Like the BP node did not know it was assigned a slot

What do you mean by both? There should be only one block producer.

And it’s not so much about being the same on different machines (as there should be only one BP machine), but if the one you give to cardano-cli query leadership-schedule with the --cold-verification-key-file and --vrf-signing-key-file options is actually the same that you give to cardano-node with the --shelley-vrf-key option.
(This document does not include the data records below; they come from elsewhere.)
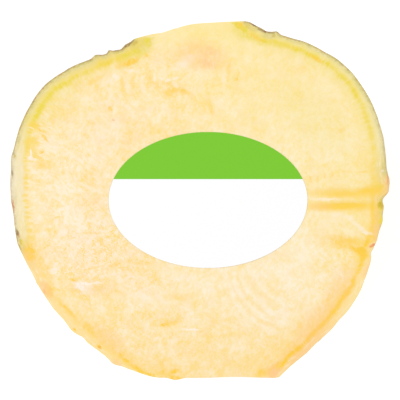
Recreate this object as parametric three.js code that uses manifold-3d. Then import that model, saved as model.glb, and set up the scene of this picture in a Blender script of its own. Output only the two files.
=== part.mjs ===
// Half of a rutabaga (swede) with an oval sticker on its cut face.
//
// The root is cut lengthways, its crown and root end are trimmed off, and it lies on its round
// back with the cut face up and level. Millimetres, +Z up. The origin is on the surface it
// rests on, under the middle of the half. +Y points to the crown, where the leaves grew, and
// -Y to the root end.
//
// The root is grown first, as one whole body, and then five strokes of the knife shape it.
// A direction from its middle is given by two angles in degrees: fromCrown is 0 at the crown
// and 180 at the root end, and around is 0 at the right side, 90 at the back and 180 at the
// left side, as someone sees them who looks down on the cut face with the crown at the top.

import * as THREE from 'three';
import { mergeVertices } from 'three/addons/utils/BufferGeometryUtils.js';
import Module from 'manifold-3d';

// ---- Driving dimensions, in millimetres and degrees ----

// Height of the cut face, and of the root's middle, above the surface.
const CUT_HEIGHT = 60;

// Distance from the root's middle to its skin, every 15 degrees from the crown to the root end.
const RADIUS_STEP = 15;
const RIGHT_RADII = [67.5, 64.3, 64.8, 69.2, 69.4, 67.4, 65, 63.8, 64.7, 64.9, 66.2, 71, 66.5];
const LEFT_RADII = [67.5, 64.4, 60.4, 65, 68, 67.4, 66.1, 65, 63.9, 63.8, 63.6, 64.5, 66.5];
const BACK_RADII = [67.5, 64.5, 63.5, 64, 63, 61.8, 61.2, 61.3, 62, 62.8, 64.2, 68, 66.5];

// Low ridges around the crown, one over each ring of scars that the fallen leaves left. The
// rings lean: they lie nearer to the crown on the right and further from it on the left.
const LEAF_SCARS = { fromCrown: [28, 35.5], lean: 3.5, height: 0.6, halfWidth: 2 };

// The stump of a side root, cut through by the halving stroke.
const SIDE_ROOT = { fromCrown: 85, around: 0, height: 1.4, halfWidth: 4 };

// Knife strokes that trim the ends: a point on each flat face, and how far the face leans
// about Z from square to the root.
const CROWN_STROKE_RIGHT = { x: 15.4, y: 62.5, lean: 3.4 };
const CROWN_STROKE_LEFT = { x: -21.6, y: 56.5, lean: 14.8 };
const ROOT_END_STROKE = { x: 0, y: -62.3, lean: 180 };

// The sticker: an oval as wide and as high as this, a little right of the middle.
const LABEL = { x: 3, y: 0, width: 69.6, height: 47.6, thickness: 0.3 };

// Fineness of the faceted root.
const ROWS = 72;
const MERIDIANS = 72;
const LABEL_CURVE_SEGMENTS = 72;

// Edge of the block that stands for the waste side of a knife stroke.
const WASTE_BLOCK = 200;

// ---- The grown root ----

const { degToRad } = THREE.MathUtils;

// A smooth curve through radii that lie RADIUS_STEP apart.
function radiusAlong(radii, fromCrown) {
  const last = radii.length - 1;
  const place = fromCrown / RADIUS_STEP;
  const index = Math.min(Math.floor(place), last - 1);
  const t = place - index;
  const before = radii[Math.max(index - 1, 0)];
  const start = radii[index];
  const end = radii[index + 1];
  const after = radii[Math.min(index + 2, last)];
  const slopeAtStart = (end - before) / 2;
  const slopeAtEnd = (after - start) / 2;
  const cubic = 2 * (start - end) + slopeAtStart + slopeAtEnd;
  const square = 3 * (end - start) - 2 * slopeAtStart - slopeAtEnd;
  return ((cubic * t + square) * t + slopeAtStart) * t + start;
}

// A smooth swelling, 1 in its middle and almost 0 two half widths away.
function swelling(distance, halfWidth) {
  return Math.exp(-((distance / halfWidth) ** 2));
}

// Distance from the root's middle to its skin in one direction.
function skinRadius(fromCrown, around) {
  const sideways = Math.cos(degToRad(around));
  const side = radiusAlong(sideways > 0 ? RIGHT_RADII : LEFT_RADII, fromCrown);
  const back = radiusAlong(BACK_RADII, fromCrown);
  let radius = back + (side - back) * sideways ** 2;
  for (const ring of LEAF_SCARS.fromCrown) {
    const fromRidge = fromCrown - ring + LEAF_SCARS.lean * sideways;
    radius += LEAF_SCARS.height * swelling(fromRidge, LEAF_SCARS.halfWidth);
  }
  const fromStump = Math.hypot(fromCrown - SIDE_ROOT.fromCrown, around - SIDE_ROOT.around);
  return radius + SIDE_ROOT.height * swelling(fromStump, SIDE_ROOT.halfWidth);
}

function skinPoint(fromCrown, around) {
  const radius = skinRadius(fromCrown, around);
  const out = radius * Math.sin(degToRad(fromCrown));
  return [
    out * Math.cos(degToRad(around)),
    radius * Math.cos(degToRad(fromCrown)),
    CUT_HEIGHT - out * Math.sin(degToRad(around)),
  ];
}

// The whole root before any cut, as one closed surface between the crown and the root end.
function wholeRootGeometry() {
  const positions = [...skinPoint(0, 0)];
  const faces = [];
  const vertex = (row, meridian) => 1 + (row - 1) * MERIDIANS + (meridian % MERIDIANS);
  const crownTip = 0;
  const rootTip = 1 + (ROWS - 1) * MERIDIANS;
  for (let row = 1; row < ROWS; row++) {
    for (let meridian = 0; meridian < MERIDIANS; meridian++) {
      const turn = (360 * meridian) / MERIDIANS;
      const around = turn > 180 ? turn - 360 : turn;
      positions.push(...skinPoint((180 * row) / ROWS, around));
    }
  }
  positions.push(...skinPoint(180, 0));
  for (let meridian = 0; meridian < MERIDIANS; meridian++) {
    const next = meridian + 1;
    faces.push(crownTip, vertex(1, meridian), vertex(1, next));
    for (let row = 1; row < ROWS - 1; row++) {
      faces.push(vertex(row, meridian), vertex(row + 1, meridian), vertex(row + 1, next));
      faces.push(vertex(row, meridian), vertex(row + 1, next), vertex(row, next));
    }
    faces.push(vertex(ROWS - 1, meridian), rootTip, vertex(ROWS - 1, next));
  }
  const geometry = new THREE.BufferGeometry();
  geometry.setAttribute('position', new THREE.Float32BufferAttribute(positions, 3));
  geometry.setIndex(faces);
  return geometry;
}

// ---- The knife ----

const wasm = await Module();
wasm.setup();

function toSolid(geometry) {
  const shape = geometry.clone();
  shape.deleteAttribute('normal');
  shape.deleteAttribute('uv');
  const merged = mergeVertices(shape);
  return new wasm.Manifold(
    new wasm.Mesh({
      numProp: 3,
      vertProperties: merged.attributes.position.array,
      triVerts: new Uint32Array(merged.index.array),
    }),
  );
}

function toGeometry(solid) {
  const { vertProperties, triVerts } = solid.getMesh();
  const geometry = new THREE.BufferGeometry();
  geometry.setAttribute('position', new THREE.BufferAttribute(vertProperties, 3));
  geometry.setIndex(new THREE.BufferAttribute(triVerts, 1));
  geometry.computeVertexNormals();
  return geometry;
}

// What a stroke across the root takes off: everything beyond a flat face that looks along +Y,
// turned by its lean.
function trimmedOff({ x, y, lean }) {
  const block = new THREE.BoxGeometry(WASTE_BLOCK, WASTE_BLOCK, WASTE_BLOCK);
  block.translate(0, WASTE_BLOCK / 2, 0);
  block.rotateZ(degToRad(lean));
  block.translate(x, y, CUT_HEIGHT);
  return toSolid(block);
}

// What a level stroke takes off, above or below one height.
function levelCut(height, side) {
  const block = new THREE.BoxGeometry(WASTE_BLOCK, WASTE_BLOCK, WASTE_BLOCK);
  block.translate(0, 0, height + (side * WASTE_BLOCK) / 2);
  return toSolid(block);
}

function swedeHalfGeometry() {
  const strokes = [
    levelCut(CUT_HEIGHT, 1),
    trimmedOff(CROWN_STROKE_RIGHT),
    trimmedOff(CROWN_STROKE_LEFT),
    trimmedOff(ROOT_END_STROKE),
    levelCut(0, -1),
  ];
  let root = toSolid(wholeRootGeometry());
  for (const waste of strokes) {
    root = root.subtract(waste);
  }
  return toGeometry(root);
}

// ---- The sticker ----

function labelGeometry() {
  const oval = new THREE.Shape();
  oval.absellipse(LABEL.x, LABEL.y, LABEL.width / 2, LABEL.height / 2, 0, 2 * Math.PI);
  const geometry = new THREE.ExtrudeGeometry(oval, {
    depth: LABEL.thickness,
    bevelEnabled: false,
    curveSegments: LABEL_CURVE_SEGMENTS,
  });
  geometry.translate(0, 0, CUT_HEIGHT);
  return geometry;
}

// ---- Materials and assembly ----

const flesh = new THREE.MeshStandardMaterial({ color: 0xfee9b7, roughness: 0.55, metalness: 0 });
const paper = new THREE.MeshStandardMaterial({ color: 0xffffff, roughness: 0.4, metalness: 0 });

const swedeHalf = new THREE.Mesh(swedeHalfGeometry(), flesh);
swedeHalf.name = 'swede_half';

const label = new THREE.Mesh(labelGeometry(), paper);
label.name = 'label';

const rutabagaHalf = new THREE.Group();
rutabagaHalf.add(swedeHalf, label);

export default rutabagaHalf;
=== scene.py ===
"""Half of a rutabaga (swede) with a blank oval sticker on its cut face, lying on its round back."""
import math

import bpy
import numpy as np
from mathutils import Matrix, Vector


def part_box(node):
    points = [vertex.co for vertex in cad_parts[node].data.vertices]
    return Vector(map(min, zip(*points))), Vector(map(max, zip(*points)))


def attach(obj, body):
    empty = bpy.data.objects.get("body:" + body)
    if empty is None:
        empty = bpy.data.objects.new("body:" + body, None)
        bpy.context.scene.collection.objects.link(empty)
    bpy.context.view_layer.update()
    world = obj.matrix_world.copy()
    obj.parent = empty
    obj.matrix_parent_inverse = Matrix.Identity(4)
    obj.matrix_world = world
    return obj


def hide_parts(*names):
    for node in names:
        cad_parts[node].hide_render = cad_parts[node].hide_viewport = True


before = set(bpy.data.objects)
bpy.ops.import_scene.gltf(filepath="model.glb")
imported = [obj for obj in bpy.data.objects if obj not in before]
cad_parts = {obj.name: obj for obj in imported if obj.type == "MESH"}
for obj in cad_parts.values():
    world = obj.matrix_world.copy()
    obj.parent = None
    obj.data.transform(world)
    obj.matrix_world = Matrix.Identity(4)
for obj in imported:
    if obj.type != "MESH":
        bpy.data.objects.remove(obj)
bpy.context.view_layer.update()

# Lengths below are in millimetres, as in the CAD part, and angles in degrees. +Y is the crown,
# -Y the root end, +X the right of someone who looks down on the cut face. A direction from the
# root's middle is given by from_crown (0 crown, 180 root end) and around (0 right, 90 back,
# 180 left).
MM = 0.001

CUT_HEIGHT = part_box("swede_half")[1].z / MM

# ---------------------------------------------------------------- the shape of the grown root

# Distance from the root's middle to its skin, every 15 degrees from crown to root end.
RADIUS_STEP = 15
RIGHT_RADII = [67.5, 64.3, 64.8, 69.2, 69.4, 67.4, 65, 63.8, 64.7, 64.9, 66.2, 71, 66.5]
LEFT_RADII = [67.5, 64.4, 60.4, 65, 68, 67.4, 66.1, 65, 63.9, 63.8, 63.6, 64.5, 66.5]
BACK_RADII = [67.5, 64.5, 63.5, 64, 63, 61.8, 61.2, 61.3, 62, 62.8, 64.2, 68, 66.5]

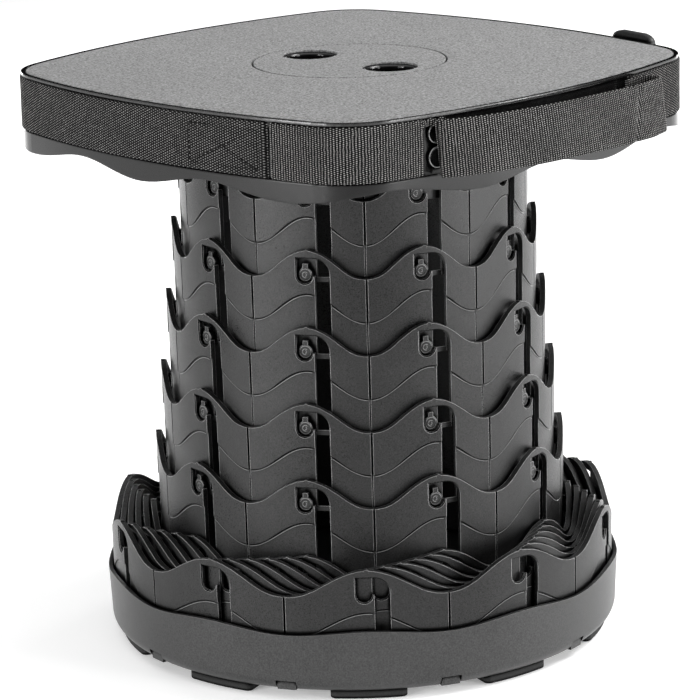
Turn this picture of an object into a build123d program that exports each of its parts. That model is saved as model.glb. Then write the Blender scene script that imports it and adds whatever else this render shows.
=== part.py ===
from build123d import *
from math import atan2, cos, degrees, radians, sin, sqrt, tan
import os

# Telescopic camp stool. Eleven nested ring sections stand in a round base cup and carry
# a rounded square seat. Each section hangs its lock pins in the J-shaped openings of the
# next larger one. Modelled with the upper half drawn out and locked, in millimetres,
# +Z up, with the origin on the floor under the centre. Angles are measured from +X.

os.makedirs("parts", exist_ok=True)

# ---- driving dimensions -------------------------------------------------------------
SECTIONS = 11
PANELS = 10
PANEL_ANGLE = 360 / PANELS
HALF_PANEL = PANEL_ANGLE / 2

OUTER_SECTION_RADIUS = 122.7
RADIAL_STEP = 3.85
WALL = 2.6
PANEL_DOME_LOSS = 0.5
FLARE = 0.4

SECTION_HEIGHT = 50.8
PITCH = 35.3
NEST_CREST_Z = 62.8
NEST_BOTTOM_Z = NEST_CREST_Z - SECTION_HEIGHT
WAVE_DROP = 13.4
BAND_HEIGHT = 20
BAND_STEP = 0.5
SEAM_WIDTH = 1.1
SEAM_DEPTH = 1.2
NUB_RADIUS = 1.3
NUB_RISE = 0.5
WAVE_OVERLAP = 0.01
CUT_MARGIN = 1

DRAWN_OUT = 5
DRAWN_CREST_ANGLE = -104.7
LOCK_ARC = 8.3

# J-shaped opening, measured from the middle of a panel and down from its crest
NOTCH_X = -1.1
NOTCH_RADIUS = 3.8
PIN_DROP = 11.6
PIN_RADIUS = 3.3
PIN_TAB_WIDTH = 2.4
PIN_TAB_TOP = 5.2
PIN_CLEARANCE = 0.3
SLOT_LEFT = 3.6
SLOT_RIGHT = 10.8
SLOT_BOTTOM_DROP = 48.4
OPENING_TOP_DROP = 3.6
OPENING_ARC = 7.5
TONGUE_DROP = 12
LEDGE_WIDTH = 0.5
LEDGE_DEPTH = 0.6
CHANNEL_FLOOR_DEPTH = 2.05
CHANNEL_HALF_WIDTH = 3.6

# base
CUP_RADIUS = 125
CUP_WALL = 1.9
CUP_BOTTOM_Z = 4
CUP_RIM_CREST_Z = 34.3
CUP_RIM_WAVE = 2.6
CUP_EDGE_RADIUS = 6
CUP_DRAFT = 1.2
CUP_FLANGE_INNER = 103
CUP_FLANGE_THICKNESS = 2.2
PLATE_THICKNESS = 2.6
PLATE_RADIUS = 122.4
PLATE_CLEARANCE = 0.5
RIB_THICKNESS = 1.8
FOOT_LENGTH_ANGLE = 17.5
FOOT_INNER = 106
FOOT_OUTER = 119.5
FOOT_CORNER = 3
FOOT_EDGE = 0.8
CLIP_WIDTH = 9
CLIP_CLEARANCE = 0.2
CLIP_NOTCH_WIDTH = 10
CLIP_THICKNESS = 2.4
CLIP_REACH = 14
RIB_INSET = 0.6
RIB_RADII = (26, 64, 101)

# seat
SEAT_TOP_Z = 276.4
SEAT_MID_SIDE = 128
SEAT_SIDE_BULGE_RADIUS = 400
SEAT_CORNER_RADIUS = 31
PAD_THICKNESS = 2.4
SEAT_PLATE = 2
RIM_OUT = 2.2
RIM_WIDTH = 2
CHANNEL_OUT = 1
SHELL_INSIDE = -1
STRAP_GAP = 0.1
STRAP_THICKNESS = 1.8
STRAP_WIDTH = 25
STRAP_TOP_DROP = 2.1
CHANNEL_MARGIN = 0.4
SKIRT_DROP = 37
SKIRT_WAVE = 5.6
SKIRT_LOW_ANGLE = -101.5
COLLAR_CLEARANCE = 0.05

DISC_RADIUS = 45.7
DISC_GAP = 0.9
DISC_LEDGE = 2.8
DISC_LEDGE_THICKNESS = 1
DISC_PAD = 1.2
FINGER_RADIUS = 11.8
FINGER_WALL = 1.6
FINGER_LIP = 1.3
FINGER_DEPTH = 19
FINGER_OFFSET = 27.2
FINGER_ANGLE = -46

SKIRT_CUT_START = 110
GUSSET_INNER = 128
GUSSET_HEIGHT = 18
GUSSET_SPREAD = 9
GUSSET_LENGTH = 60
RIM_BELOW_PAD = 0.3

# strap layout round the seat
REAR_STRAP_END = -105.6
FRONT_STRAP_START = -103.4
FRONT_STRAP_END = -78.6
RIGHT_STRAP_START = -20.3
STRAP_SLOT_MIDDLE = 140
STRAP_SLOT_DEPTH = 24
STRAP_SLOT_WIDTH = 1.6
STRAP_SLOT_SPACING = 0.7
CARRY_DROP = 1.5
CARRY_CLOSE = 4.1
CARRY_START_SWING = 7.2
CARRY_TURN_SWING = 8.6
CARRY_TURN_RADIUS = 5.2
CARRY_MIDDLE_SWING = 1
CARRY_MIDDLE_OUT = 15.5
CARRY_END_SWING = -10.4
CARRY_END_OUT = 3.8
SLIDER_ANGLE = 16.3
SLIDER_SWING = -9.7
SLIDER_LENGTH = 30
SLIDER_HEIGHT = 37
SLIDER_THICKNESS = 4
SLIDER_BAR = 4.5
SLIDER_CORNER = 9
SLIDER_GAP = 0.4
SLIDER_EDGE = 1
POST_SWING = -10.2
POST_RADIUS = 4.9
POST_RISE = 1.4
POST_SPACING = 10.7
POST_DROP = 12
REACH = 260
FAN_ANGLE = 60
DIAGONAL_INSET = 1 - sqrt(0.5)


def polar(radius, angle):
    """Point at a radius and an angle in degrees."""
    return (radius * cos(radians(angle)), radius * sin(radians(angle)))


def radial_plane(distance):
    """Upright plane that faces along +X: its own X runs along +Y and its own Y is up."""
    return Plane(origin=(distance, 0, 0), x_dir=(0, 1, 0), z_dir=(1, 0, 0))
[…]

Yes there’s only 1 BP node
Since my BP node has only 16GB ram so I copy the vrf file to another local server to run the leader logs command
And the vrf files in BP node and another node are identical

I remember having a similar problem with not minting a block because the cold counter was wrong - error logs should confirm this - I am no technical expert so maybe someone else wants to take this up.

Where do you see error logs? when the slot comes it only shows " TraceNodeNotLeader" which means I’m not leader in this slot

It should show " TraceNodeIstLeader" even if the keys error

When I failed to mint the block I got this error from the log file when I searched the appropriate time of the slot allocation

50544ac10478c0a630f1a00f9","slot":50659312},"error":"ExtValidationErrorHeader (HeaderProtocolError (HardForkValidationErrFromEra S (S (S (S (Z (WrapValidationErr {unwrapValidationErr = ChainTransitionError [OverlayFailure (OcertFailure (InvalidKesSignatureOCERT 390 383 7

I found that rotating the keys afterwards fixed this and making sure I was using up to date cold.counter files - my problem stemmed from using old op certs and cold.counters. I am not technical enough to know if this relates to your problem or not but Alex from CHRTY pool is an expert in this area and maybe have a look at some of his threads

If using cntools the logs are at: /opt/cardano/cnode/logs

Have you stopped the node since the issue? Try running:

curl -s localhost:12798/metrics | grep cardano_node_metrics_Forge

This should show if you were suppose to be the leader of the slot or not.

Also make sure if you’ve minted a block before that you’re using the next in line opc# (example: previous opc#3 next must be opc#4) Vasil made that a breaking change. Ticker?